Community Corner
Home-Sick: Did Spruill's Foot Actually Touch Home Plate?
Photographs stir controversy on whether Southington Blue Knight Matt Spruill actually touched home plate in the CIAC baseball championship game.
The news hit Southington’s sports-loving public with a thud, the kind that leaves a familiar heaviness in the pit of the stomach.
The Southington High baseball team had the Class LL championship won Saturday night in the eighth inning when Matt Spruill ostensibly scored from first on all-star Sal Romano’s double into the left field corner.
The Blue Knights massed around him and celebrated on the mound, but Newington catcher Tyler Barrett appealed to home plate umpire Dave Bindas that Spruill failed to touch the plate. Bindas endorsed the appeal and Spruill was ruled out.
Two innings later, Newington won a 3-2 verdict in what will be long remembered as one of the state’s all-time high school baseball classics. Hearts went out to the Knights, Spruill in particular. It was a remarkable season and they did a community proud with the effort put forth over a grueling contest that was played for nearly 3 hours in a consistent, soaking mist.
But there is food for thought, served up heartily on a platter by Southington Patch photographer Margaret Waage. She took a sequence of photos, one of which appeared on this webpage a few hours after the contest concluded.
She had others on her memory card, including the one you see here.
We all know that photos can be misleading at worst, inconclusive at best, and I do not wish to cast any aspersion on Bindas’ integrity or his decision. Although he is not in the photo and his view of the play could have been blocked by the multitude of Blue Knights reveling in the moment, he surely must have seen Spruill miss the plate to make that call.
The photo also reveals that Newington pitcher Cole Bryant, who pitched 10 innings, struck out 16 and threw 176 pitches, was walking off the mound dejectedly, not looking at the plate at all as Spruill’s foot came down.
The reason I mention this because Newington catcher Tyler Barrett said it was Bryant who initiated the appeal. That isn’t to criticize Barrett, who understandably was caught up in the emotion of the moment, but it is another interesting twist to a story that has so many of them.

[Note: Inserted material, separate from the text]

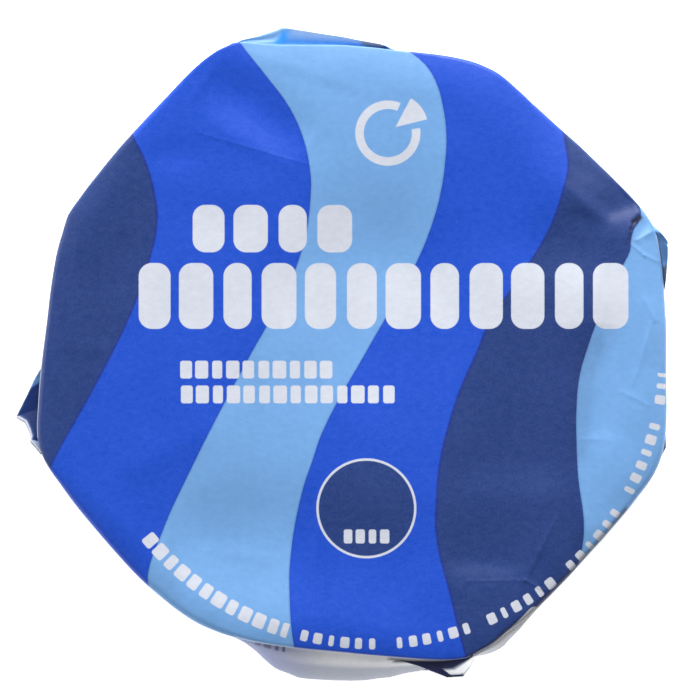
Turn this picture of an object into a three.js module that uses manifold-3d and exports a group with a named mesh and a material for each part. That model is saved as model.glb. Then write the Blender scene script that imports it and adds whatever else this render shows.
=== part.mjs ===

Perhaps Newington coach Eric Frank just took a shot in the dark and got lucky? He had nothing to lose. The school had never won a baseball championship and hadn’t won a title of any kind since 1982.
Frank evoked the spirit of his late mother Jean Frank hovering over the scene at Muzzy Field that night and simply not allowing Newington to lose. Who’s to question him?
Is Spruill’s foot on the plate? The interpretation is yours.